Less is more. Simple one-page fliers have emerged as one of the most effective communication formats. This is especially true if they are focused on a single concept, are simple to understand and are easy to respond to. Plan sponsors have documented that one-page fliers asking employees to tear off and return a postage-paid response card so they can participate in the DC plan typically yield a 15 percent to 20 percent response rate.


Communication must pave the way to action. Through research and experience, we have also learned that it is not enough to hold a financial seminar for employees in the hope that they will take action. The success of the financial seminar will greatly increase if workers can respond immediately— at the site of the seminar—to sign up for the plan, for example.

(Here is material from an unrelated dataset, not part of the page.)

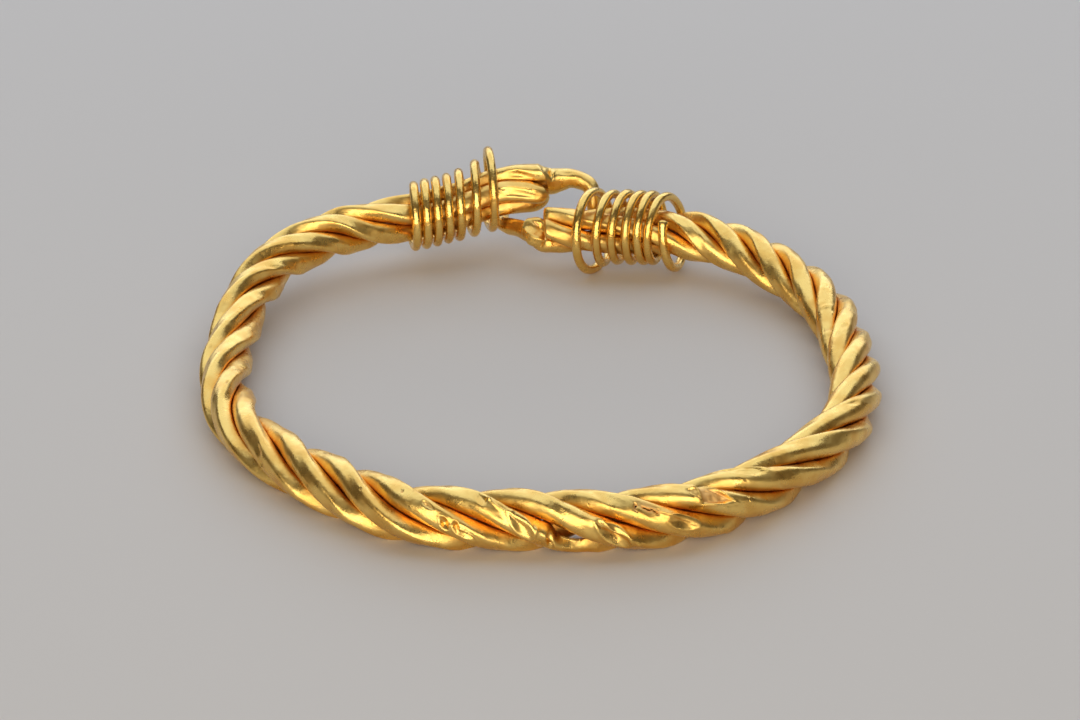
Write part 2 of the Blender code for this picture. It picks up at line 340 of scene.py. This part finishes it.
# Colours of the gold: two shades each for strands and wire, and the soil, torn metal and open cracks on them
STRAND_PALE, STRAND_DEEP, STRAND_ROUGH = (0.93, 0.62, 0.175), (0.82, 0.48, 0.11), 0.30
WIRE_PALE, WIRE_DEEP, WIRE_ROUGH = (0.93, 0.62, 0.175), (0.84, 0.50, 0.115), 0.23
SOILED = (0.76, 0.34, 0.05)
TORN = (0.88, 0.52, 0.17)
CRACKED = (0.02, 0.012, 0.006)
# Depths in the band, in shares of its half thickness, between which the grooves' soil fades out
SOIL_FROM, SOIL_TO = 0.42, 0.72

# The stage, in metres: floor, surrounding light, and each lamp's name, place, size, power and colour
FLOOR_HALF = 3.0
FLOOR_COLOUR = (0.595, 0.545, 0.48)
FLOOR_ROUGH = 0.8
AIR_COLOUR = (0.95, 0.84, 0.70)
AIR_STRENGTH = 0.13
COOL = (0.69, 0.80, 1.0)
LAMPS = (
    ("top_softbox", (0.0, 0.26, 0.60), (1.3, 0.80), 4.1, COOL),
    ("back_softbox", (0.0, 0.70, 0.30), (1.2, 0.36), 2.6, COOL),
    ("front_softbox", (-0.05, -0.62, 0.36), (1.0, 0.30), 2.8, (1.0, 0.95, 0.86)),
    ("low_strip", (0.0, -0.80, 0.11), (1.4, 0.06), 2.4, (1.0, 0.94, 0.84)),
)
# The camera: height above the floor's plane in degrees, distance, the height that it looks at, its lens
ELEVATION = 28.5
DISTANCE = 0.45
AIM_HEIGHT = 3.4
SENSOR = 36.0
LENS = 131.4
NEAREST = 0.01


def spread(rows, column, at):
    """Values of one column at places of the first column, on a smooth curve through the rows."""
    x = np.array([row[0] for row in rows], float)
    y = np.array([row[column] for row in rows], float)
    at = np.clip(np.asarray(at, float), x[0], x[-1])
    slope = np.gradient(y, x)
    i = np.clip(np.searchsorted(x, at) - 1, 0, len(x) - 2)
    h = x[i + 1] - x[i]
    t = (at - x[i]) / h
    start = y[i] * (1 + 2 * t) * (1 - t) ** 2 + slope[i] * h * t * (1 - t) ** 2
    end = y[i + 1] * t * t * (3 - 2 * t) + slope[i + 1] * h * t * t * (t - 1)
    return start + end


def unit(v):
    """A vector, or each vector of an array, at length one."""
    return v / np.linalg.norm(v, axis=-1, keepdims=True)


def smooth(low, high, x):
    """0 below low, 1 above high, and an even slope between."""
    t = np.clip((x - low) / (high - low), 0.0, 1.0)
    return t * t * (3 - 2 * t)


def girth(angles):
    """Half the band's thickness at hoop angles."""
    return np.interp(angles, [row[0] for row in GIRTHS], [row[1] for row in GIRTHS])


def middle(angles):
    """The band's middle line at hoop angles."""
    reach = spread(BENDS, 1, angles)
    turn = np.radians(angles)
    height = girth(angles) - FLAT + spread(LIFTS, 1, angles)
    return np.stack([reach * np.cos(turn), reach * np.sin(turn), height], axis=-1)


def band(angles):
    """The band's middle line and its directions along, outward and upward, straight on past its ends."""
    angles = np.asarray(angles, float)
    held = np.clip(angles, FIRST, LAST)
    along = unit(middle(held + 0.5) - middle(held - 0.5))
    beyond = np.radians(angles - held) * spread(BENDS, 1, held)
    centre = middle(held) + along * beyond[..., None]
    out = unit(np.cross(along, UP))
    return centre, along, out, np.cross(out, along)


def lattice(i, j, seed):
    """A fixed pseudo-random value from -1 to 1 for each whole-numbered point of a grid."""
    n = (i * 374761393 + j * 668265263 + seed * 974634777) & 0xFFFFFFFF
    n = ((n ^ (n >> 13)) * 1274126177) & 0xFFFFFFFF
    n = n ^ (n >> 16)
    return (n & 0xFFFF) / 32767.5 - 1.0


def noise(u, v, seed):
    """Smooth noise from -1 to 1 with features one unit across."""
    i = np.floor(u).astype(np.int64)
    j = np.floor(v).astype(np.int64)
    s = u - i
    t = v - j
    s = s * s * s * (s * (s * 6 - 15) + 10)
    t = t * t * t * (t * (t * 6 - 15) + 10)
    low = lattice(i, j, seed) * (1 - s) + lattice(i + 1, j, seed) * s
    high = lattice(i, j + 1, seed) * (1 - s) + lattice(i + 1, j + 1, seed) * s
    return low * (1 - t) + high * t


def normals(grid):
    """Outward normals of a tube given as a grid of rings."""
    along = np.gradient(grid, axis=0)
    around = (np.roll(grid, -1, axis=1) - np.roll(grid, 1, axis=1)) / 2
    n = unit(np.cross(along, around) + 1e-12)
    hub = grid.mean(axis=1, keepdims=True)
    return n * np.sign(np.sum(n * (grid - hub)))


def softmin(a, b, width):
    """The smaller of two values, with a rounded change from one to the other."""
    h = np.clip(0.5 + 0.5 * (b - a) / width, 0.0, 1.0)
    return b * (1 - h) + a * h - width * h * (1 - h)


def section(turns, outer, inner, half, aside, square, tilt):
    """A strand's section: depth from the band's middle and place across, in shares of its half thickness."""
    c, s = np.cos(turns), np.sin(turns)
    power = 2.0 / (square + SQUARER_FLANK * s)
    c = np.sign(c) * np.abs(c) ** power
    s = np.sign(s) * np.abs(s) ** power
    p = HUB + np.where(c > 0, outer * (1 + tilt * s), inner) * c
    q = aside + half * s
    room = np.maximum(p - CLEARANCE, LEAST_ROOM)
    return p, np.sign(q) * np.maximum(softmin(np.abs(q), room, SOFT_FLANK), 0.0)


def ring_turns():
    """Places round a strand's section, closer together on its outer side."""
    even = np.linspace(0, 2 * math.pi, AROUND, endpoint=False)
    return even - CLOSER_OUTSIDE * np.sin(even)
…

The employee may be a reluctant consumer. Frequently, it isn’t that employees cannot understand the plan, but that they do not want to take the time to understand it. That’s where lessons from marketing and advertising can come in handy. Targeted and personalized messages can grab the attention of reluctant consumers of the plan and create interest where none previously existed.


There is more than one type of employee. Given that the typical employee base consists of a spectrum of workers who are diverse in such areas as age, gender and education levels, plan sponsors may wish to attack communication and education challenges from multiple angles, using a variety of communication channels. For example, some workers might respond well to a Web-based tool, whereas other workers may prefer more “high-touch” or paper-based communication approaches.


U.S. plan sponsors are fortunate to have the benefit of not only the Pension Protection Act’s support of plan automation, but several decades of experience in communicating with and educating defined-contribution plan participants. The lessons learned during those decades haven’t come easily, and they certainly should not be forgotten.